>> BEGIN Supplied data

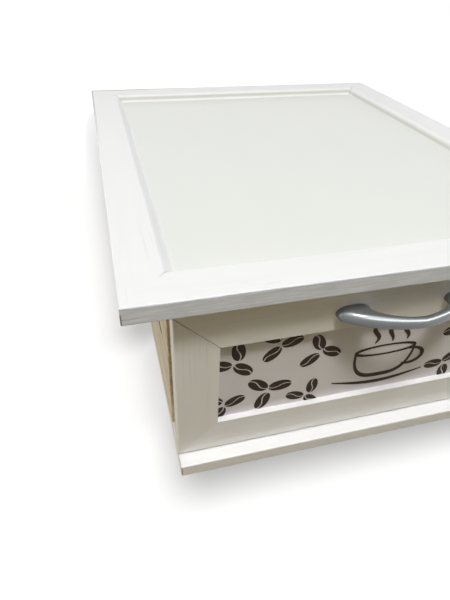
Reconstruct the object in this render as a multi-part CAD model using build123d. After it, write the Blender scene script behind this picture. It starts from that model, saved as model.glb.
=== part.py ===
from build123d import *
import math
import os

# Coffee capsule holder: a low white wooden case with a framed glass top, and one drawer
# whose front is a mitred frame round a printed panel. The drawer box has three lanes.
#
# All sizes are in millimetres. +X is to the right of someone facing the drawer, +Y points
# to the back and +Z up. The origin lies on the underside of the base board, straight below
# the centre of the lid. The drawer is drawn a little open, and everything on it follows
# front_back_y, so its place is written once.

# Lid: four mitred rails round a sheet of glass
lid_width = 260.0
lid_depth = 310.0
lid_thickness = 8.5
lid_rail_width = 20.0
lid_edge_round = 0.7
lid_bead_radius = 3.0
glass_thickness = 4.0
glass_rabbet_width = 4.0
glass_play = 0.1
glass_edge_clearance = 0.5

# Board under the glass, which ties the two sides together and carries the lid
top_board_thickness = 5.0
top_board_inset = 8.0

# Case: base, two sides of two boards each, and a back
lid_overhang = 20.0
case_clear_height = 94.7
side_thickness = 8.0
side_joint_height = 45.0
side_joint_gap = 4.0
side_joint_gap_depth = 2.0
side_joint_gap_stop = 18.0
side_joint_gap_taper = 5.0
side_edge_round = 0.6
back_thickness = 6.0
base_thickness = 8.0
base_edge_round = 0.8

# Drawer front: a mitred frame with a printed panel in its groove
front_thickness = 9.0
front_setback_closed = 20.0
front_bottom_gap = 1.2
front_top_gap = 0.7
front_member_width = 20.5
front_edge_round = 0.6
front_mitre_gap = 0.3
panel_thickness = 3.0
panel_recess = 3.3
panel_groove_depth = 5.0
panel_play = 0.2
panel_edge_clearance = 0.5

# Drawer box
drawer_pulled_out = 12.7
box_board = 6.0
box_side_clearance = 0.8
box_bottom_gap = 0.3
box_top_gap = 5.4
box_back_gap = 3.0
bottom_thickness = 3.0
bottom_groove_offset = 4.0
bottom_groove_depth = 3.0
bottom_play = 0.2
bottom_edge_clearance = 0.3
divider_count = 2
divider_thickness = 4.0
divider_height = 45.0
divider_groove_depth = 2.0
divider_play = 0.2

# Bow handle
handle_screw_spacing = 64.0
handle_end_beyond_screw = 4.5
handle_foot_inside_screw = 12.15
handle_projection = 16.6
handle_bar_thickness = 4.8
handle_bar_height = 5.6
handle_foot_height = 7.6
handle_foot_rise = 2.5
handle_outer_power = 1.5
handle_inner_power = 2.1
handle_bulge_power = 1.45
handle_corner_share = 0.42
handle_section_count = 13
handle_thread_depth = 4.4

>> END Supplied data

**Short exercise:** All of the lines above must be returned exactly.

**Completed exercise:**
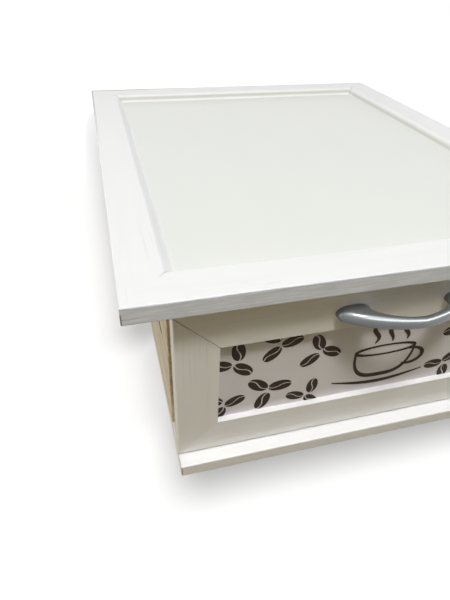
Reconstruct the object in this render as a multi-part CAD model using build123d. After it, write the Blender scene script behind this picture. It starts from that model, saved as model.glb.
=== part.py ===
from build123d import *
import math
import os

# Coffee capsule holder: a low white wooden case with a framed glass top, and one drawer
# whose front is a mitred frame round a printed panel. The drawer box has three lanes.
#
# All sizes are in millimetres. +X is to the right of someone facing the drawer, +Y points
# to the back and +Z up. The origin lies on the underside of the base board, straight below
# the centre of the lid. The drawer is drawn a little open, and everything on it follows
# front_back_y, so its place is written once.

# Lid: four mitred rails round a sheet of glass
lid_width = 260.0
lid_depth = 310.0
lid_thickness = 8.5
lid_rail_width = 20.0
lid_edge_round = 0.7
lid_bead_radius = 3.0
glass_thickness = 4.0
glass_rabbet_width = 4.0
glass_play = 0.1
glass_edge_clearance = 0.5

# Board under the glass, which ties the two sides together and carries the lid
top_board_thickness = 5.0
top_board_inset = 8.0

# Case: base, two sides of two boards each, and a back
lid_overhang = 20.0
case_clear_height = 94.7
side_thickness = 8.0
side_joint_height = 45.0
side_joint_gap = 4.0
side_joint_gap_depth = 2.0
side_joint_gap_stop = 18.0
side_joint_gap_taper = 5.0
side_edge_round = 0.6
back_thickness = 6.0
base_thickness = 8.0
base_edge_round = 0.8

# Drawer front: a mitred frame with a printed panel in its groove
front_thickness = 9.0
front_setback_closed = 20.0
front_bottom_gap = 1.2
front_top_gap = 0.7
front_member_width = 20.5
front_edge_round = 0.6
front_mitre_gap = 0.3
panel_thickness = 3.0
panel_recess = 3.3
panel_groove_depth = 5.0
panel_play = 0.2
panel_edge_clearance = 0.5

# Drawer box
drawer_pulled_out = 12.7
box_board = 6.0
box_side_clearance = 0.8
box_bottom_gap = 0.3
box_top_gap = 5.4
box_back_gap = 3.0
bottom_thickness = 3.0
bottom_groove_offset = 4.0
bottom_groove_depth = 3.0
bottom_play = 0.2
bottom_edge_clearance = 0.3
divider_count = 2
divider_thickness = 4.0
divider_height = 45.0
divider_groove_depth = 2.0
divider_play = 0.2

# Bow handle
handle_screw_spacing = 64.0
handle_end_beyond_screw = 4.5
handle_foot_inside_screw = 12.15
handle_projection = 16.6
handle_bar_thickness = 4.8
handle_bar_height = 5.6
handle_foot_height = 7.6
handle_foot_rise = 2.5
handle_outer_power = 1.5
handle_inner_power = 2.1
handle_bulge_power = 1.45
handle_corner_share = 0.42
handle_section_count = 13
handle_thread_depth = 4.4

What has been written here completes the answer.